- PROBLEM TO SOLVE
Would you print the material exactly, starting at its first line and ending at the line holding "add('white_board', whiteBoard(), 'paleRope');"?

- CAD and scene scripts
↓
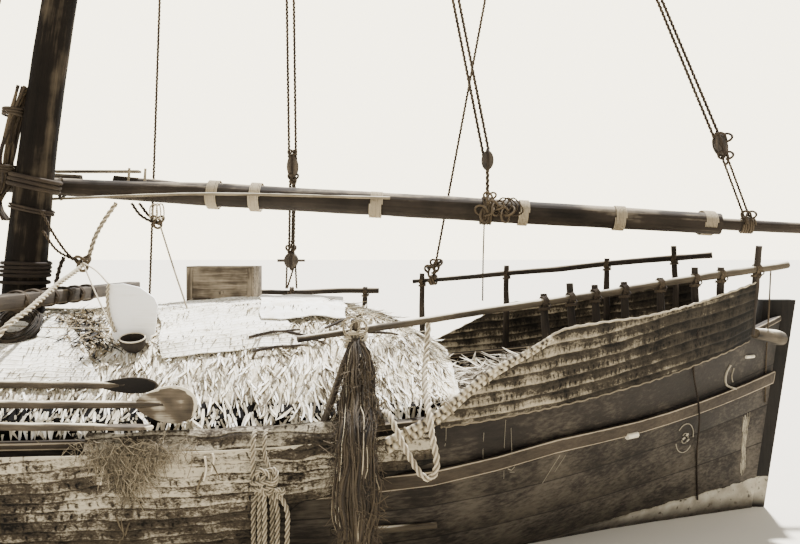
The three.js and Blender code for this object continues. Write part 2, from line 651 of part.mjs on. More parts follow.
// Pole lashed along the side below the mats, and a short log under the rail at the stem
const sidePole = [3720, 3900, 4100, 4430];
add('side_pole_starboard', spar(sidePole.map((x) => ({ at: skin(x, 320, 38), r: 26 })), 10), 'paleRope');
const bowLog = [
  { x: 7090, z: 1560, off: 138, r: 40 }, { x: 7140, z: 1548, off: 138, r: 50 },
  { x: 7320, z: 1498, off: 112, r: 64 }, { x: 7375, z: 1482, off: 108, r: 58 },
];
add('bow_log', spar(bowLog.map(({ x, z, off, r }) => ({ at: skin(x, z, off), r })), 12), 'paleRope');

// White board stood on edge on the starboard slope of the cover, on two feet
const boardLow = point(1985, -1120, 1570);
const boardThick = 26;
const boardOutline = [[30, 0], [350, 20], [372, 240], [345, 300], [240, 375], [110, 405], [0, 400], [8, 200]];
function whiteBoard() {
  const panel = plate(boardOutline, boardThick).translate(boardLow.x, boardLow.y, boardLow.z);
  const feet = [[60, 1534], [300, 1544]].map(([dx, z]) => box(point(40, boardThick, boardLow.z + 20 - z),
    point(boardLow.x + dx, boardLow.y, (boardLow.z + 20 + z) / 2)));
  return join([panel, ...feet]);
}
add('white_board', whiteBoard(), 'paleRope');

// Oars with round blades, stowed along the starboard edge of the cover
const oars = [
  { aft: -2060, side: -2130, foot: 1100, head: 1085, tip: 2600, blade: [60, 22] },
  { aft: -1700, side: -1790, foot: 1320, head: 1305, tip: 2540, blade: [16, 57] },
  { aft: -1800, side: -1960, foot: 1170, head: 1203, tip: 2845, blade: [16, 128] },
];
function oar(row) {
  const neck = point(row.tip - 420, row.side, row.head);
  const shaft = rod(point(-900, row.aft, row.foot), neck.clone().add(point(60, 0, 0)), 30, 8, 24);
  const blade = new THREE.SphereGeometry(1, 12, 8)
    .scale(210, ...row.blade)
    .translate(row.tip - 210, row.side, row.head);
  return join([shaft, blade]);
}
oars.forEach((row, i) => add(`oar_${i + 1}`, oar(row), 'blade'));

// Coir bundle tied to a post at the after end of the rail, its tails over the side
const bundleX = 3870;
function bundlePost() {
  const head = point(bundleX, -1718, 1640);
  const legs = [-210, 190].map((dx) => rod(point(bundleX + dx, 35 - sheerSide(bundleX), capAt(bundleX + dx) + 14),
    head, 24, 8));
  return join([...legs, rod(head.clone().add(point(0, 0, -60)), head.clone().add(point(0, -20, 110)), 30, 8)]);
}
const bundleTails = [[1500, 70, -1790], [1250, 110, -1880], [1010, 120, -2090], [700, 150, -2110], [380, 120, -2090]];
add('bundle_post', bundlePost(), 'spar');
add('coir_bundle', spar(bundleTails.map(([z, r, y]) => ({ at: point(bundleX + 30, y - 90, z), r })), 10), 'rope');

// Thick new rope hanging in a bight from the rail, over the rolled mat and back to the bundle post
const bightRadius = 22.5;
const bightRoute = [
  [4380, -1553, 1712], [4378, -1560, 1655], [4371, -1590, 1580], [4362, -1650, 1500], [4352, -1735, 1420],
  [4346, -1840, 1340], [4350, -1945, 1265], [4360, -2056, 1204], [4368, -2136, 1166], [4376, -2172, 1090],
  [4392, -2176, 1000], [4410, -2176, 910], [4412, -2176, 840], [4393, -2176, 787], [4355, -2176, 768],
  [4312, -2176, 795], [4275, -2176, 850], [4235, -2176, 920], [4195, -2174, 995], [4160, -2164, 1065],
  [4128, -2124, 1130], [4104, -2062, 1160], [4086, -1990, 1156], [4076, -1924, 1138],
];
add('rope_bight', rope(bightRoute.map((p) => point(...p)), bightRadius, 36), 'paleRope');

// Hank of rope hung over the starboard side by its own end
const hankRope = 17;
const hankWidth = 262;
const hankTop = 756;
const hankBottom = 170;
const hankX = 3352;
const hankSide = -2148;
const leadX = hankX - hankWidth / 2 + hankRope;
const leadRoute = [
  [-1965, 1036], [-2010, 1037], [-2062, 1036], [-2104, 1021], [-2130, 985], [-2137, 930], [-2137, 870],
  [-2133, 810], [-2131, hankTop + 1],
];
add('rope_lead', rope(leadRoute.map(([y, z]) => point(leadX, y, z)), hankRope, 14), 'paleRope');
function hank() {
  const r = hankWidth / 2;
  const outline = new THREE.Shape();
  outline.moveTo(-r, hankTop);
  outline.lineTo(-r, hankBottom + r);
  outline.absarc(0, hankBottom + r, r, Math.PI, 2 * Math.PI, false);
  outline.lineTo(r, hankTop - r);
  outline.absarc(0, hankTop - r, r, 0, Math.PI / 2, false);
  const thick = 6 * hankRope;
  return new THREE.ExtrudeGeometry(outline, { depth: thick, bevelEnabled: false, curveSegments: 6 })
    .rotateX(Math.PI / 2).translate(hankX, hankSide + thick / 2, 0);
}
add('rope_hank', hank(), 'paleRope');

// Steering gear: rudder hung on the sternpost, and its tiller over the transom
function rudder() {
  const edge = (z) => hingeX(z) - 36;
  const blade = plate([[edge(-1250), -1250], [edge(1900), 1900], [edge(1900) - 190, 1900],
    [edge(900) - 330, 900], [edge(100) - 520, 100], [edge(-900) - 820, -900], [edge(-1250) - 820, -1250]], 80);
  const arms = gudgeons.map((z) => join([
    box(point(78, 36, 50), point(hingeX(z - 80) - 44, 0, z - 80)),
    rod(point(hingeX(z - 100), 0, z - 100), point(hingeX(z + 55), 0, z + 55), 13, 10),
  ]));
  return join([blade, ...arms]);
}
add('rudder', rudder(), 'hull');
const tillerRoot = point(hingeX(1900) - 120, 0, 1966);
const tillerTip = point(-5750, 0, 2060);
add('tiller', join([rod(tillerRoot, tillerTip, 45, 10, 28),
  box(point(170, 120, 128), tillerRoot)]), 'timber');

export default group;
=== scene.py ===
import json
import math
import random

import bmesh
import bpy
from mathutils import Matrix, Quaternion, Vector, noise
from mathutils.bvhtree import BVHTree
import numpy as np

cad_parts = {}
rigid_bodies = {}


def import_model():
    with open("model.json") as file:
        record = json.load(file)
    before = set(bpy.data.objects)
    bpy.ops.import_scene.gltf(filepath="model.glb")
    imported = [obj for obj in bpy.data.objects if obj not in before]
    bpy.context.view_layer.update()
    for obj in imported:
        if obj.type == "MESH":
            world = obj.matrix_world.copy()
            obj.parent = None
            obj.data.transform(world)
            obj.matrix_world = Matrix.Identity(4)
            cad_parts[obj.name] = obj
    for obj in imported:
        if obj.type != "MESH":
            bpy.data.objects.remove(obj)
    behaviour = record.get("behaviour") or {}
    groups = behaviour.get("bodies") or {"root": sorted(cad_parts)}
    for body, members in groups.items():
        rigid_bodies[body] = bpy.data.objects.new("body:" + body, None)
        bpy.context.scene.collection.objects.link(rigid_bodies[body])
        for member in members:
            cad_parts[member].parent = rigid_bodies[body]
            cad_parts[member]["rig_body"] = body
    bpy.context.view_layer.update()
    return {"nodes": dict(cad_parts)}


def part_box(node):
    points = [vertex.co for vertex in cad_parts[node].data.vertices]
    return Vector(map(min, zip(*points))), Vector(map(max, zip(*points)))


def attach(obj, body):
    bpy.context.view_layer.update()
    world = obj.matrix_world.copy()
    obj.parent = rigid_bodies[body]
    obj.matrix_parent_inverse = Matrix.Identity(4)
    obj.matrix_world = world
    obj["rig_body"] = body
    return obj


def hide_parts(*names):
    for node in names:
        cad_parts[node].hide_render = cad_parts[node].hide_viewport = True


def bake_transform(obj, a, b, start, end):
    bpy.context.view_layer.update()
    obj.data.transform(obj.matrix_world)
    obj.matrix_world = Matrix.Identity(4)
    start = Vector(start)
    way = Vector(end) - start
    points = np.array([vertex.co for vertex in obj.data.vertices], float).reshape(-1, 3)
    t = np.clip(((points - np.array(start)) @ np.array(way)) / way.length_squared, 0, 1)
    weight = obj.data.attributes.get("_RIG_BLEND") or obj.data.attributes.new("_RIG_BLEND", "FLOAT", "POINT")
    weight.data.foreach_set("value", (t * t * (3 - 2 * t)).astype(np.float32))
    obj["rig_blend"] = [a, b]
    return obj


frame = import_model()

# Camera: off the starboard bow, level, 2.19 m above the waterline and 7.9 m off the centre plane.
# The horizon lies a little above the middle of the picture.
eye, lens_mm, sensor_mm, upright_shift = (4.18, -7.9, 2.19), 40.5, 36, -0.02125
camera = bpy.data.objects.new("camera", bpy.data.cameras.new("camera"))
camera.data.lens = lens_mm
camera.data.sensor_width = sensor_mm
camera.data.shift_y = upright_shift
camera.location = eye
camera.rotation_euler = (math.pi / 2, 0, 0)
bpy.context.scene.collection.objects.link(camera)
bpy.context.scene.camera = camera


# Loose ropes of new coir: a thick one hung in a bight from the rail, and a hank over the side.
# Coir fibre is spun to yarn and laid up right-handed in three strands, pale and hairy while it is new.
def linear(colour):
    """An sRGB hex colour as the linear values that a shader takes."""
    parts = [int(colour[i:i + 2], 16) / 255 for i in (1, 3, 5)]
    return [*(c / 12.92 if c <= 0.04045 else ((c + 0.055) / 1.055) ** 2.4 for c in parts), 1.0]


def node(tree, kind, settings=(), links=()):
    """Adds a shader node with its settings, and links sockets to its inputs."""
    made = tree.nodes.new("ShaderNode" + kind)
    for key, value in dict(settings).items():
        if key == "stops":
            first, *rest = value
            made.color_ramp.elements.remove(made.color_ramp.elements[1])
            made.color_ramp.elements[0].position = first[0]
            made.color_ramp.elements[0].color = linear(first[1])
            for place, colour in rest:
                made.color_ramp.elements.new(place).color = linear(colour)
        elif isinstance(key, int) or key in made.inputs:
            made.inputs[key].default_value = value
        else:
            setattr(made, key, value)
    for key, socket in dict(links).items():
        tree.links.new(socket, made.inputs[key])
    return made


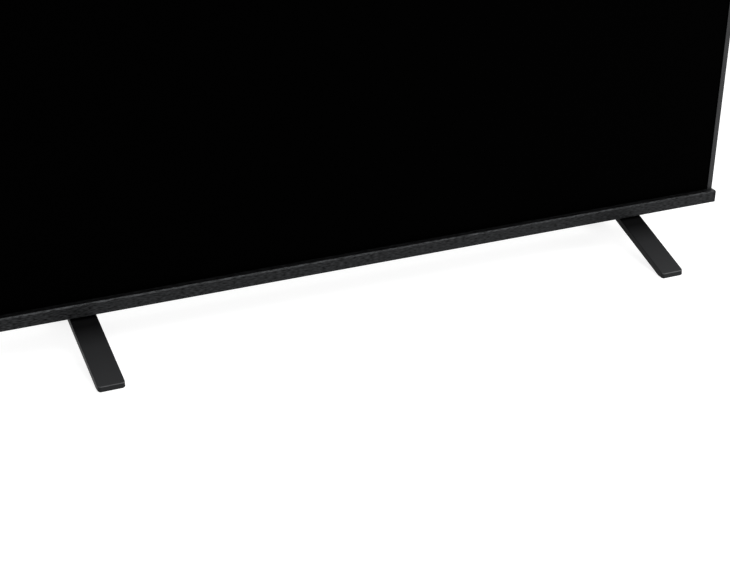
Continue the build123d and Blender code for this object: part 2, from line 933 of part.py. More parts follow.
↑
- RESULT FOR THIS TASK
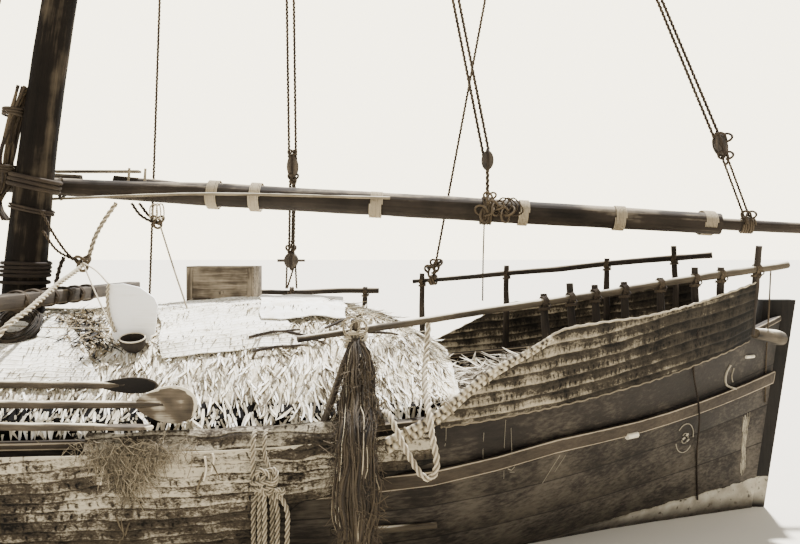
The three.js and Blender code for this object continues. Write part 2, from line 651 of part.mjs on. More parts follow.
// Pole lashed along the side below the mats, and a short log under the rail at the stem
const sidePole = [3720, 3900, 4100, 4430];
add('side_pole_starboard', spar(sidePole.map((x) => ({ at: skin(x, 320, 38), r: 26 })), 10), 'paleRope');
const bowLog = [
  { x: 7090, z: 1560, off: 138, r: 40 }, { x: 7140, z: 1548, off: 138, r: 50 },
  { x: 7320, z: 1498, off: 112, r: 64 }, { x: 7375, z: 1482, off: 108, r: 58 },
];
add('bow_log', spar(bowLog.map(({ x, z, off, r }) => ({ at: skin(x, z, off), r })), 12), 'paleRope');

// White board stood on edge on the starboard slope of the cover, on two feet
const boardLow = point(1985, -1120, 1570);
const boardThick = 26;
const boardOutline = [[30, 0], [350, 20], [372, 240], [345, 300], [240, 375], [110, 405], [0, 400], [8, 200]];
function whiteBoard() {
  const panel = plate(boardOutline, boardThick).translate(boardLow.x, boardLow.y, boardLow.z);
  const feet = [[60, 1534], [300, 1544]].map(([dx, z]) => box(point(40, boardThick, boardLow.z + 20 - z),
    point(boardLow.x + dx, boardLow.y, (boardLow.z + 20 + z) / 2)));
  return join([panel, ...feet]);
}
add('white_board', whiteBoard(), 'paleRope');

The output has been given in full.